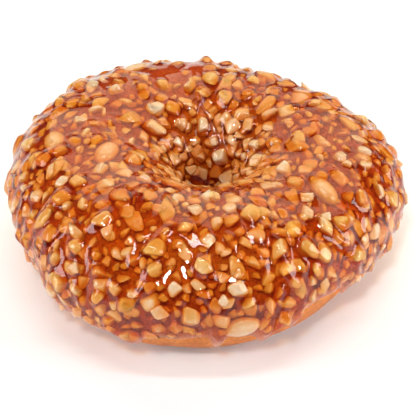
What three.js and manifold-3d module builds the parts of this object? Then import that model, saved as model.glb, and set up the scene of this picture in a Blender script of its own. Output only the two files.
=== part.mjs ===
// A ring doughnut, 102 mm across, with its top and most of its side under a thick coat of
// caramel full of chopped peanuts. Two solids: the fried dough ring, and the coat that sits
// on it like a cap with a hole. Millimetres, +Z up, resting on z = 0.
import * as THREE from "three";
import { mergeVertices } from "three/addons/utils/BufferGeometryUtils.js";
import Module from "manifold-3d";

// ---- Driving dimensions ----------------------------------------------------------------
const DOUGH_RADIUS = 45.3; // mean outer radius of the bare dough
const HOLE_RADIUS = 8.2; // of the dough at the throat, before the coat narrows it
const BELLY_HEIGHT = 15.2; // height at which the dough is widest
const SECTION_RISE = 17; // from there up to the crest
const SECTION_DROP = 16.6; // and down, past the floor, where the base is flat
const HOLE_AXIS = [0.5, 1.2]; // the hole isn't quite in the middle of the outline

// The outline is out of round: each swell adds size * cos(order * (angle - at)).
const SWELLS = [
  { order: 1, size: 2.3, at: 207 },
  { order: 2, size: 1.4, at: -21 },
  { order: 3, size: 2.1, at: 9 },
  { order: 4, size: 0.5, at: 10 },
  { order: 5, size: 0.7, at: 14 },
];
// The crest isn't level either.
const CREST_SWELLS = [
  { order: 1, size: 0.4, at: 156 },
  { order: 2, size: 0.4, at: 61 },
  { order: 3, size: 0.3, at: 15 },
];

const COAT_DEPTH = 2.3; // of the caramel over the dough
const RIM_DEPTH = 1.9; // of the caramel at its lower edges
const RIM_SHARE = 0.2; // of the way over the ring, in which the one depth becomes the other
const COAT_GAP = 0.3; // between the two solids
const OUTER_RIM = -13; // section angle of the outer lower edge, 0 being the belly
const INNER_RIM = 207; // and of the edge down in the hole
// The outer edge winds up and down, in degrees, as the outline does in millimetres.
const RIM_WAVES = [
  { order: 4, size: 2, at: 20 },
  { order: 7, size: 2, at: 5 },
  { order: 11, size: 1.5, at: 14 },
];
// In front the edge lies higher, by size degrees at the middle of each lifted stretch.
const RIM_LIFTS = [
  { round: -95, reach: 14, size: 6 },
  { round: -55, reach: 20, size: 10.5 },
];

// The chopped pieces lie in winding rows round the ring, one to a cell.
const NUT_ROWS = 14;
const CELL_WIDTH = 4.7;
const ROW_WINDING = 0.42; // how far a row's edge strays, as a share of the row's width
const WINDS = [5, 8, 13]; // how many times round the ring it strays to and fro, together
const ROW_GAP = 0.14; // share of a row's width left as caramel between two rows
const NUT_RISE = [0.7, 2.3]; // how far the pieces stand out of the caramel
const NUT_TILT = 0.8; // how much a piece's corners differ in height
const NUT_REACH = [0.24, 0.38]; // half a piece's size, as a share of its cell
const NUT_SPIN = 35; // degrees that a piece may be turned either way
const SUNK_SHARE = 0.12; // of the pieces, which lie just under the caramel
const SUNK_RISE = 0.15; // and hardly raise it
const BARE_PATCH = { round: 104, section: 66, size: 9 }; // caramel with no piece in it
const CLEAR_HOLE = 4.9; // nothing reaches nearer to the hole's axis than this

// Half peanuts, each at an angle round the ring and a section angle (90 is the crest).
const HALF_SIZE = [8.6, 5.4, 2.7]; // length, width and height of a half peanut
const HALF_FLOOR = 1.3; // height over the dough at which it is widest
const HALF_FOOT = 0.2; // share of its height that it goes on below there
const HALVES = [
  { round: -80, section: 2, turn: 12 },
  { round: 176, section: 62, turn: 25 },
  { round: 190, section: 96, turn: -30 },
  { round: -118, section: 122, turn: 10 },
  { round: 38, section: 74, turn: -55 },
  { round: -30, section: 70, turn: 70 },
  { round: 120, section: 60, turn: 15 },
];

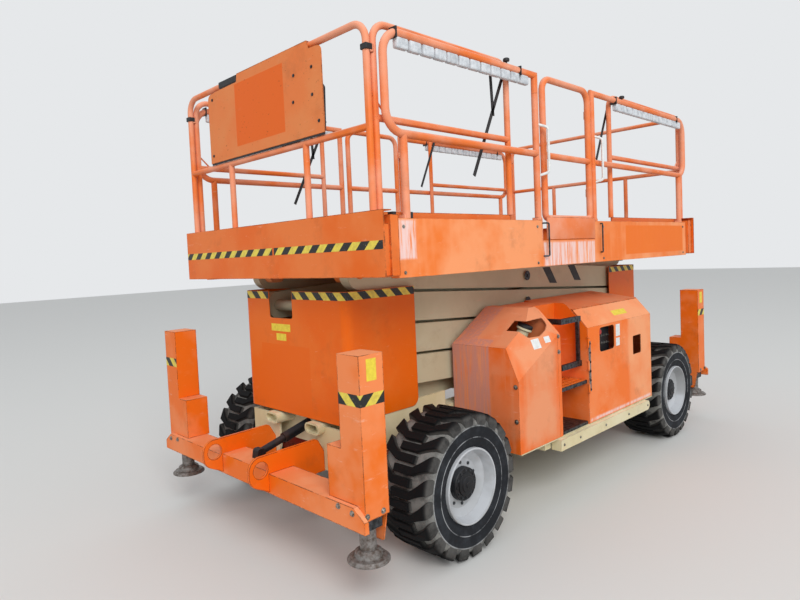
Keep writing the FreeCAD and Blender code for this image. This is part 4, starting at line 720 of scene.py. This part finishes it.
def tape(name, path, low, high, body, finish):
    """Upright strip on the outside of a path that runs with the machine on its left."""
    columns = []
    for i, here in enumerate(path):
        along = (Vector(path[min(i + 1, len(path) - 1)]) - Vector(path[max(i - 1, 0)])).normalized()
        out = Vector((along.y, -along.x))
        inner, outer = Vector(here) + out * 0.0003, Vector(here) + out * 0.0009
        columns.append([(p.x, p.y, z) for p, z in ((inner, low), (outer, low), (outer, high), (inner, high))])
    work = bmesh.new()
    skin(work, columns)
    return piece(name, work, body, finish)


def cover_bend(side, start, steps=8):
    """Points on a front cover's upright bend seen from above, a quarter turn from start in degrees."""
    angles = [math.radians(start + 90 * i / steps) for i in range(steps + 1)]
    return [(COVER_CORNER - COVER_X + COVER_CORNER * math.cos(a),
             side * (COVER_Y - COVER_CORNER) + COVER_CORNER * math.sin(a)) for a in angles]


for label, path in (
        ("left", [(-COVER_X, -0.024)] + cover_bend(-1, 180) + [(-COVER_BACK - 0.002, -COVER_Y)]),
        ("right", [(-COVER_BACK - 0.002, COVER_Y)] + cover_bend(1, 90) + [(-COVER_X, 0.254)])):
    tape(f"cover_tape_front_{label}", path, 1.571, 1.622, "root", COVER_TAPE)
    tape(f"cover_tape_rear_{label}", [(-x, y) for x, y in reversed(path)], 1.571, 1.622, "root", COVER_TAPE)
for sx, end in ENDS:
    for sy, label in SIDES:
        path = [(sx * LEG_X1, sy * LEG_Y0), (sx * LEG_X1, sy * LEG_Y1), (sx * LEG_X0, sy * LEG_Y1)]
        tape(f"leg_tape_{end}_{label}", path[::sx * sy], 1.080, 1.142, "root", LEG_TAPE)
    for label, y0, y1 in (("left", -1.090, -0.085), ("right", -0.067, 1.096)):
        path = [(sx * END_BOARD_X, y0), (sx * END_BOARD_X, y1)]
        tape(f"board_tape_extension_{end}_{label}", path[::sx], 1.868, 1.914, f"extension_{end}", BOARD_TAPE)

# %% [markdown]
# Signs are left as blank vinyl of the right size and colour, because only their shape belongs here.

# %% Blank labels


def face_label(wall, a0, a1, z0, z1, facing):
    """Rectangle on a wall that faces along X or Y."""
    corners = ((a0, z0), (a1, z0), (a1, z1), (a0, z1))
    return [(wall, a, z) if facing[0] else (a, wall, z) for a, z in corners], facing


sheets("cover_labels", [face_label(-COVER_X, 0.011, 0.233, 1.350, 1.400, (-1, 0, 0)),
                        face_label(-COVER_X, 0.063, 0.178, 1.286, 1.334, (-1, 0, 0))], "root", LABEL_YELLOW)
sheets("leg_labels", [face_label(side * LEG_Y1, x0, x1, 1.205, 1.318, (0, side, 0))
                      for x0, x1 in ((-2.340, -2.272), (2.272, 2.340)) for side, _ in SIDES],
       "root", LABEL_YELLOW)
for side, label in SIDES:
    foot = Vector((0, side * 1.120, 1.220))
    slope = Vector((0, -side * 0.120, 0.135)).normalized()
    sheets(f"door_labels_{label}", [face_label(foot.y, 0.366, 0.436, 1.100, 1.196, (0, side, 0)),
                                    face_label(foot.y, 0.366, 0.430, 1.022, 1.086, (0, side, 0))],
           f"door_{label}", WHITE_PLASTIC)
    strip = [foot + slope * d + Vector((x, 0, 0)) for x, d in ((0.42, 0.055), (0.66, 0.055), (0.66, 0.105),
                                                               (0.42, 0.105))]
    sheets(f"slope_label_{label}", [(strip, (0, side * 120, 135))], f"door_{label}", LABEL_YELLOW)

# %% [markdown]
# Small pieces must touch what they are bolted to. A ray is sent at the frame, and the place and the
# slope where it lands say where the piece sits and which way it faces.

# %% Find the place on the frame
INWARD, REARWARD, DOWNWARD = (0, 1, 0), (1, 0, 0), (0, 0, -1)


def ray_tree(source):
    """What rays can be sent at: an object's faces."""
    verts = [source.matrix_world @ v.co for v in source.data.vertices]
    return BVHTree.FromPolygons(verts, [tuple(f.vertices) for f in source.data.polygons])


TREES = {node: ray_tree(source) for node, source in NODES.items()}


def landing(start, way, names=None):
    """Nearest (node, point, normal) that a ray meets; names limits the nodes."""
    start, way = Vector(start), Vector(way).normalized()
    best = None
    for node in names or TREES:
        point, normal, _, distance = TREES[node].ray_cast(start, way)
        if point is not None and (best is None or distance < best[3]):
            best = (node, point, -normal if normal.dot(way) > 0 else normal, distance)
    return best[:3]


def bolted(name, shape, rays, finish):
    """Copies of a shape where each ray (start, way) lands, one piece for each body."""
    bodies = {}
    for start, way in rays:
        node, point, normal = landing(start, way)
        bodies.setdefault(BODY_OF[node], []).append((point, normal))
    for body, places in bodies.items():
        on_points(f"{name}_{body}", shape, places, body, finish)
    print(name, {body: len(places) for body, places in bodies.items()})


def with_mirrored(flip, rays):
    """Rays (start, way), and the same again mirrored by flip."""
    return [(Vector(a) * Vector(f), Vector(b) * Vector(f)) for f in ((1, 1, 1), flip) for a, b in rays]


both, ends = partial(with_mirrored, (1, -1, 1)), partial(with_mirrored, (-1, 1, 1))
bolted("leg_bolts", BOLT, ends(both([((-2.378, -1.3, 0.521), INWARD), ((-2.266, -1.3, 0.519), INWARD),
                                     ((-2.6, -0.930, 0.545), REARWARD), ((-2.6, -1.040, 0.535), REARWARD)])),
       BOLT_STEEL)
bolted("hood_bolts", BOLT, both([((-1.15, -1.098, 0.935), REARWARD), ((-1.15, -1.098, 0.705), REARWARD),
                                 ((-0.522, -1.3, 1.210), INWARD), ((-0.520, -1.3, 1.099), INWARD)]), BOLT_STEEL)
bolted("tray_bolts", SMALL_BOLT, both([((x, -1.3, 0.440), INWARD) for x in (-0.53, -0.30, 0.10, 0.50, 0.87)]),
       BOLT_STEEL)
bolted("deck_bolts", SMALL_BOLT, both([((x, -1.3, z), INWARD) for x in (-1.985, -0.66, 0.30, 1.96)
                                       for z in (1.735, 1.985)]), BOLT_STEEL)
bolted("board_rivets", SMALL_BOLT, [((-2.4, y, z), REARWARD) for y, z in (
    (-0.377, 2.926), (-0.553, 2.934), (-0.549, 2.778), (-0.362, 2.772), (0.60, 2.99), (0.62, 2.60),
    (-0.60, 2.62))], DARK_STEEL)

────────

> _Set exercise_: Pick out the lines containing the string "object".

> _Task output_:
What three.js and manifold-3d module builds the parts of this object? Then import that model, saved as model.glb, and set up the scene of this picture in a Blender script of its own. Output only the two files.
    """What rays can be sent at: an object's faces."""